If the shape of a distribution is skewed left or skewed right, which measure of central tendency and which measure of dispersion should be reported? Why?

If the shape of a distribution is skewed, it is best to use the median as the measure of central tendency and the interquartile range as the measure of dispersion because these measures are resistant.

If the shape of a distribution is symmetric, which measure of central tendency and which measure of dispersion should be reported?

If the shape of a distribution is symmetric, the mean should be used as the measure of central tendency, while the standard deviation should be used as a measure of dispersion.

Under what conditions will a set of data have two modes?

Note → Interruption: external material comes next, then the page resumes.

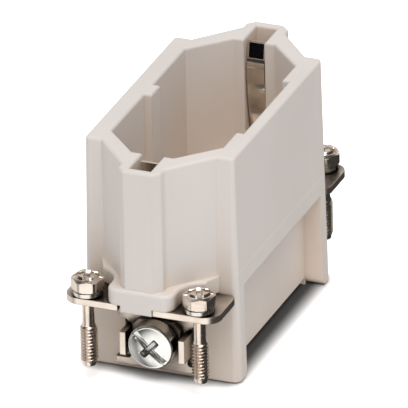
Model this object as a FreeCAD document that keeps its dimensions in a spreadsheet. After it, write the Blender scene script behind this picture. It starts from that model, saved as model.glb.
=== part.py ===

If there are multiple numbers that occur with equal frequency, and more times than the others in the set.

List the three steps for finding quartiles.

Step 1: Arrange the data in ascending order. Step 2: Determine the median, M, or second quartile, Q2 Step 3: Divide the data set into two halves: the observations less than M and the observations greater than M. The first quartile, Q1, is the median of the bottom half, and the third quartile, Q3, is the median of the top half. Do NOT include M in these halves.

Over the past 10​ years, five mutual funds all had the same mean rate of return. The standard deviations for each of the five mutual funds are shown below. Capital​ Investment: 4.2​%; ​Vanity: 7.5​%; Global​ Advisor: 5.7​%; International​ Equities: 8.3​%; ​Nomad: 6.1​% Which mutual fund was least consistent in rate of​ return? Why?

International​ Equities: 8.3​% because it has the largest dispersion

Table 14 shows the red blood cell mass (in millimeters) for 14 rats sent into space (flight group) and for 14 rats that were not sent into space (control group). Construct side-by-side boxplots for red blood cell mass for the flight group and control group. Does it appear that space flight affects the rats' red blood cell mass?

It appears that the red blood cell mass has been lessened by space flight. First, note that the median for the flight group was about 7.7mm, while the median group was about 8.6mm. Another thing to consider is that the interquartile range (the width of the box for each boxplot), is about the same. Solution: It appears that spaceflight has reduced the red blood cell mass of the rats.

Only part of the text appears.